Google announced they have started accepting requests from developers who are eager to receive the basic handset as part of its modular smartphone development project Ara. Developers will have time till July 17 to submit their requests in the first phase. The last date for submitting requests for the next phase is until August 17.
Google Project Ara is aimed at creating the world's first smartphone that allows for true customizable options. As such, users will have the choice to choose only those features that they'd prefer to have on their smartphone. Customizable options can vary from the camera, processor, dual or single sim support and so on. Each of the component will comprise of a separate part that can be attached to the smartphone via electro permanent magnets.

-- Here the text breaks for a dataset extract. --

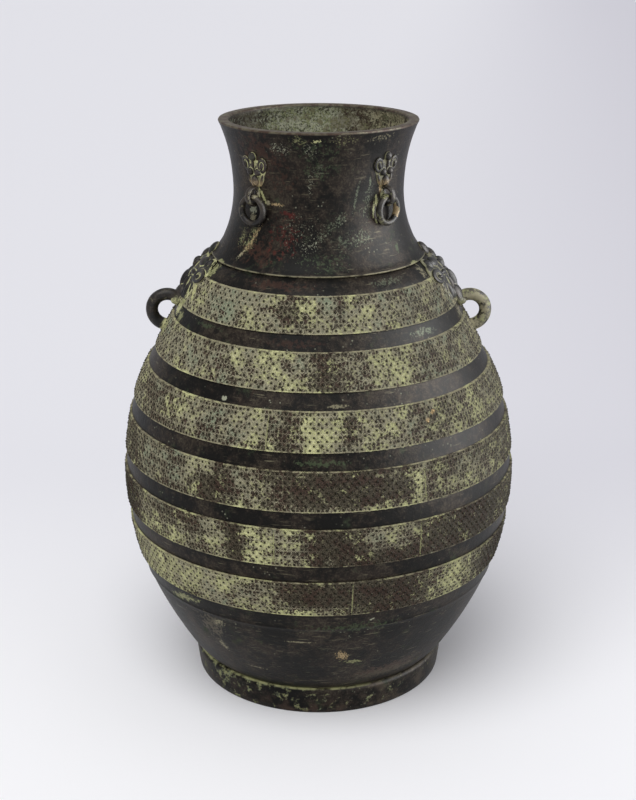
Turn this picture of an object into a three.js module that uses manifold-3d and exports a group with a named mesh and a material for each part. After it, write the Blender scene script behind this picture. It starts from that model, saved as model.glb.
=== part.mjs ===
// Hu wine jar in cast bronze: an ovoid belly with six raised bands on a foot ring, a flared neck,
// a fixed loop under an animal mask on each shoulder, and four small masks on the neck that each
// hold a loose ring. Millimetres, +Z up, origin at the centre of the foot ring's underside, front
// towards -Y. Directions round the jar are in degrees from +X towards +Y.
import * as THREE from "three";
import { mergeVertices } from "three/addons/utils/BufferGeometryUtils.js";
import Module from "manifold-3d";

const wasm = await Module();
wasm.setup();

// The body's outer curve, as height and radius, from the foot ring up to the lip
const curvePoints = [
  [20, 89.7], [30, 98], [60, 115], [90, 127.5], [120, 134.5], [155, 137.5], [190, 134], [220, 126],
  [250, 110.5], [280, 94], [299.6, 83.3], [309, 72.2], [318, 65.9], [323, 63.6], [331, 60.7],
  [341, 58.5], [353, 57.5], [370, 58.7], [385, 61.8], [400, 67],
];
const jarHeight = 400;
const facets = 36; // flat sides in one turn of the belly, neck and foot ring
const gap = 0.3; // clearance between pieces that touch
const fitGap = 0.4; // the same where a rounded piece is cut to a faceted one
const wall = 3; // thickness of the casting
const lipInner = 60; // inner radius of the flat lip
const lipRound = 0.8; // rounding of the lip's two edges
const floorTop = 18; // height of the floor inside
const floorUnder = 14; // height of the underside, within the foot ring

// Raised bands, as lower and upper height, and the line where the neck steps down to the shoulder
const bands = [[97.1, 123.1], [135.3, 161.4], [173, 199.1], [210.5, 234.6], [245, 267.7], [277.7, 299.6]];
const neckLine = 309;
const bandRise = 0.4; // raised surfaces stand this far outside the curve
const groundDrop = 0.8; // and the plain surfaces this far inside it

const wallAtNeckLine = 4.8; // horizontal thickness where the belly meets the neck, on a steep slope

// The belly's underside, as radius and height, from the axis to the rim that the foot ring carries
const underside = [[0, floorUnder], [81, floorUnder], [84.2, 15.4], [86.9, 18]];

// Foot ring
const footBottomRadius = 88.9;
const footTopRadius = 91;
const footTop = 19.3;
const footInnerRadius = 84.5;
const footShelfRadius = 82.4; // the top reaches in to here, under the belly
const footShelfUnder = 12;

// Fixed loop on each shoulder, in the upright plane through the jar's axis
const loopCentreRadius = 104.9;
const loopCentreHeight = 267.5;
const loopRadius = 10.9; // to the middle of the bar
const loopBar = 4.25; // half the bar's thickness
const shoulderDirections = { right: 0, left: 180 };

// Strap eye and loose ring on the neck
const neckDirections = { front_left: 226.5, front_right: 316.5, back_right: 46.5, back_left: 136.5 };
const ringTwists = { front_left: 9, front_right: 0, back_right: 0, back_left: 0 }; // how each ring hangs
const ringPivotRadius = 62.2; // the ring's bar sits here in the eye's hole
const ringPivotHeight = 355.4;
const ringRadius = 8.65;
const ringBar = 2.05;
const ringWiden = 1.25; // the ring is this much deeper than its bar is thick
const eyeCentreRadius = 60.9;
const eyeCentreHeight = 355.9;
const eyeRadius = 5.65; // to the middle of the strap
const eyeBar = 1.3; // half the strap's thickness
const eyeWiden = 1.65; // the strap is this much wider than it is thick

// Domed features of a mask: across, height, stand-off, then half sizes across, up and out
const shoulderDomes = [
  [0, 291, -1, 24, 18, 4], // face
  [0, 278, 0, 8, 9, 5.5], // muzzle
  [0, 288.5, 0.5, 3.8, 9, 5], // nose ridge
  [0, 302, -1, 14, 8, 3.8], // forehead
  [0, 310.5, 0, 5.5, 6, 3.4], // crest
  [22, 286.8, 0, 4.5, 7.5, 3.6], // cheeks
  [11.5, 291.2, 0, 3, 6.5, 4.4], // sides of the nose
  [13.5, 304, 0, 9, 5.5, 3.2], // forehead plates
  [25, 305.3, 0, 4.5, 6, 3], // ears
];
// Curled features, open in the middle: across, height, stand-off, radius to the bar and half its thickness
const shoulderCurls = [[28, 298, 0.6, 6.2, 2.4]];
const neckDomes = [
  [0, 372, 0, 8.5, 8, 3.2], // face
  [0, 365.5, 0.6, 3.2, 4.5, 4], // snout
  [0, 381.5, 0.6, 2.8, 3, 3.2], // top knob
  [3.2, 371.8, 1.4, 2.4, 2.6, 3], // eyes
];
const neckCurls = [[7, 376.5, 1, 3.2, 1.6]];

const bronze = { color: 0x3f382c, roughness: 0.42, metalness: 0.75 };
const patina = { color: 0x6d7556, roughness: 0.7, metalness: 0.35 };

function slopeAt(i) {
  const [lowHeight, lowRadius] = curvePoints[Math.max(i - 1, 0)];
  const [highHeight, highRadius] = curvePoints[Math.min(i + 1, curvePoints.length - 1)];
  return (highRadius - lowRadius) / (highHeight - lowHeight);
}

// Radius of the body's curve at a height, smooth through the curve's points
function curveRadius(height) {
  const above = curvePoints.findIndex(([pointHeight]) => pointHeight > height);
  const i = above < 0 ? curvePoints.length - 2 : Math.max(above - 1, 0);
  const [startHeight, startRadius] = curvePoints[i];
  const [endHeight, endRadius] = curvePoints[i + 1];
  const span = endHeight - startHeight;
  const t = (height - startHeight) / span;
  const ease = t * t * (3 - 2 * t);
  const bend = slopeAt(i) * t * (1 - t) ** 2 - slopeAt(i + 1) * t * t * (1 - t);
  return startRadius + (endRadius - startRadius) * ease + span * bend;
}

// Outside of the belly and shoulder, with its bands, moved out by an extra distance, as radius and height
function bellyOutside(extra, top) {
  const points = [];
  const add = (height, rise) => points.push([curveRadius(height) + rise + extra, height]);
  for (const height of [20, 30, 46, 70]) add(height, -groundDrop);
  for (const [low, high] of bands) {
    add(low, -groundDrop);
    add(low, bandRise);
    add((low + high) / 2, bandRise);
    add(high, bandRise);
    add(high, -groundDrop);
  }
  add(top, -groundDrop);
  return points;
}

// Outside of the neck from its lower edge, which steps out over the shoulder, to the lip
function neckOutside(extra) {
  const points = [[curveRadius(neckLine) + bandRise + extra, neckLine]];
  for (const height of [318, 325, 335, 348, 362, 375, 388, jarHeight - lipRound]) {
    points.push([curveRadius(height) + extra, height]);
  }
  return points;
}

// Inside of the casting at the given heights
function inside(heightsDown) {
  return heightsDown.map((height) => [curveRadius(height) - groundDrop - wall, height]);
}

function turned(points) {
  const profile = points.map(([radius, height]) => new THREE.Vector2(radius, height));
  return new THREE.LatheGeometry(profile, facets).rotateX(Math.PI / 2);
}

// A three.js geometry as a closed solid that can be joined and cut
function solid(geometry) {
  geometry.deleteAttribute("normal");
  geometry.deleteAttribute("uv");
  const merged = mergeVertices(geometry, 1e-4);
  const corners = merged.index.array;
  const triVerts = [];
  for (let i = 0; i < corners.length; i += 3) {
    const [a, b, c] = corners.slice(i, i + 3);
    if (a !== b && b !== c && c !== a) triVerts.push(a, b, c);
  }
  const mesh = new wasm.Mesh({
    numProp: 3,
    vertProperties: merged.attributes.position.array,
    triVerts: new Uint32Array(triVerts),
  });
  return new wasm.Manifold(mesh);
}

function geometryOf(shape) {
  const { vertProperties, triVerts } = shape.getMesh();
  const geometry = new THREE.BufferGeometry();
  geometry.setAttribute("position", new THREE.BufferAttribute(vertProperties, 3));
  geometry.setIndex(new THREE.BufferAttribute(triVerts, 1));
  geometry.computeVertexNormals();
  return geometry;
}

// Everything inside the jar's outer surface, grown by the gap, to cut what is fitted to it
function jarCutter() {
  const outside = [...bellyOutside(fitGap, neckLine), ...neckOutside(fitGap)];
  return solid(turned([[0, outside[0][1]], ...outside, [0, jarHeight - lipRound]]));
}

// Basis on the jar's surface: across, up the slope and out, with its origin lifted off the surface
function seat(direction, height, lift) {
  const angle = THREE.MathUtils.degToRad(direction);
  const slope = (curveRadius(height + 1) - curveRadius(height - 1)) / 2;
  const out = new THREE.Vector3(Math.cos(angle), Math.sin(angle), -slope).normalize();
  const across = new THREE.Vector3(-Math.sin(angle), Math.cos(angle), 0);
  const up = new THREE.Vector3().crossVectors(out, across);
  const radius = curveRadius(height);
  const place = new THREE.Vector3(radius * Math.cos(angle), radius * Math.sin(angle), height);
  return new THREE.Matrix4().makeBasis(across, up, out).setPosition(place.addScaledVector(out, lift));
}

// A ring of bar in the upright plane through the jar's axis, widened across that plane
function uprightRing(direction, centreRadius, height, radius, bar, steps, widen) {
  const angle = THREE.MathUtils.degToRad(direction);
  const ring = new THREE.TorusGeometry(radius, bar, 7, steps).rotateX(Math.PI / 2);
  ring.scale(1, widen, 1).rotateZ(angle);
  return ring.translate(centreRadius * Math.cos(angle), centreRadius * Math.sin(angle), height);
}

// An animal mask on the jar: its domes and curled rings joined, both sides alike
function mask(domes, curls, direction) {
  const shapes = [];
  const place = (make, across, height, lift) => {
    const turn = THREE.MathUtils.radToDeg(across / curveRadius(height));
    for (const side of across ? [-1, 1] : [1]) {
      shapes.push(solid(make().applyMatrix4(seat(direction + side * turn, height, lift))));
    }
  };
  for (const [across, height, lift, ...size] of domes) {
    place(() => new THREE.SphereGeometry(1, 8, 6).scale(...size), across, height, lift);
  }
  for (const [across, height, lift, radius, bar] of curls) {
    place(() => new THREE.TorusGeometry(radius, bar, 5, 9), across, height, lift);
  }
  return shapes.reduce((whole, shape) => whole.add(shape));
}

function bellyGeometry() {
  const top = neckLine - gap;
  const innerTop = [curveRadius(neckLine) - wallAtNeckLine, top];
  const down = inside([298, 270, 235, 195, 155, 115, 80, 50, 28]);
  const floor = [[84, 20.5], [74, 18.4], [0, floorTop]];
  return turned([...underside, ...bellyOutside(0, top), innerTop, ...down, ...floor]);
}

function neckGeometry() {
  const outside = neckOutside(0);
  const lip = [[curveRadius(jarHeight) - lipRound, jarHeight], [lipInner + lipRound, jarHeight]];
  const mouth = [lipInner, jarHeight - lipRound];
  const innerBottom = [curveRadius(neckLine) - wallAtNeckLine, neckLine];
  const down = inside([388, 370, 350, 330, 318]);
  return turned([...outside, ...lip, mouth, ...down, innerBottom, outside[0]]);
}

// The foot ring's top follows the belly's underside, a gap below it
function footGeometry() {
  const [, [, shelfTop], ...rim] = underside.map(([radius, height]) => [radius, height - fitGap]);
  return turned([
    [footInnerRadius, 0], [footBottomRadius, 0], [footTopRadius, footTop - 2.8],
    [footTopRadius - 0.7, footTop - 0.8], [footBottomRadius, footTop], [footBottomRadius - 0.5, footTop],
    ...rim.reverse(), [footShelfRadius, shelfTop + 0.6], [footShelfRadius, footShelfUnder],
    [footInnerRadius, 0],
  ]);
}

const group = new THREE.Group();

function addPiece(name, geometry, finish) {
  const piece = new THREE.Mesh(geometry, new THREE.MeshStandardMaterial(finish));
  piece.name = name;
  group.add(piece);
}

addPiece("jar_belly", bellyGeometry(), bronze);
addPiece("jar_neck", neckGeometry(), bronze);
addPiece("foot_ring", footGeometry(), patina);

const jar = jarCutter();

for (const [side, direction] of Object.entries(shoulderDirections)) {
  const loop = (extra) =>
    solid(uprightRing(direction, loopCentreRadius, loopCentreHeight, loopRadius, loopBar + extra, 22, 1));
  const face = mask(shoulderDomes, shoulderCurls, direction);
  addPiece(`shoulder_mask_${side}`, geometryOf(face.subtract(jar).subtract(loop(fitGap))), patina);
  addPiece(`shoulder_loop_${side}`, geometryOf(loop(0).subtract(jar)), bronze);
}

for (const [side, direction] of Object.entries(neckDirections)) {
  const eye = (extra) =>
    solid(uprightRing(direction, eyeCentreRadius, eyeCentreHeight, eyeRadius, eyeBar + extra, 18, eyeWiden));
  const face = mask(neckDomes, neckCurls, direction);
  addPiece(`neck_mask_${side}`, geometryOf(face.subtract(jar).subtract(eye(fitGap))), patina);
  addPiece(`neck_eye_${side}`, geometryOf(eye(0).subtract(jar)), bronze);
  const ringHeight = ringPivotHeight - ringRadius;
  const hung = uprightRing(90 + ringTwists[side], 0, ringHeight, ringRadius, ringBar, 20, ringWiden);
  hung.translate(ringPivotRadius, 0, 0).rotateZ(THREE.MathUtils.degToRad(direction));
  addPiece(`neck_ring_${side}`, hung, bronze);
}

export default group;
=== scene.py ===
import math
import bpy
import numpy as np
from mathutils import Matrix, Vector


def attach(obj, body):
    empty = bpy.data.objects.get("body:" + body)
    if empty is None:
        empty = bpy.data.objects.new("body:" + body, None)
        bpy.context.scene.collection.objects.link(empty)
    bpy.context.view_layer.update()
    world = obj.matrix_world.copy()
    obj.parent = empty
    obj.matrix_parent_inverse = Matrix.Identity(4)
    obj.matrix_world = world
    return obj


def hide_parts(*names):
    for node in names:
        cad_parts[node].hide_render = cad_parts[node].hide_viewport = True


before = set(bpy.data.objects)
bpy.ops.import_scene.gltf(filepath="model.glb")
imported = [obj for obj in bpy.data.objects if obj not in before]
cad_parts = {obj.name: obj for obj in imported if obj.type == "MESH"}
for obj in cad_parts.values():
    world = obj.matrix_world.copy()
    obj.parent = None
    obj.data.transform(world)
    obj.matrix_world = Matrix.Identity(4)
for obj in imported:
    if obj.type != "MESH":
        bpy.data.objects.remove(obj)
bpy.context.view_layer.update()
mm = 0.001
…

The design board to be shipped in the first phase is 'designed to help with prototyping and development of modules for the Ara platform, including modules for the current (first) prize challenge that we formally announced at Google I/O,' stated Google in an email to developers, reports Mashable.
The team that comes up with the most innovative module that allows users to accomplish 'something you can't do today with a smartphone' will be eligible for a $100,000 reward.
During the beta phase that the Project Ara is in right now, Google is leaving it to third party developers to come up with new ideas of the type of modules that can be attached to the smartphone. Developers will be supplied with the circuit board that will enable them to test out their modules. Google has shown off the Ara handset during its I/O conference held in June. It's still a work in progress sort of thing though the smartphone was functional to some extent. The search giant also announced they wish to have the first devices reach developers' end by end of this month though it could be still early 2015 for the first fully functional Ara smartphones to reach markets, speculates CNET. Google also stated they are looking at a price point of $50 for the finished smartphones on average.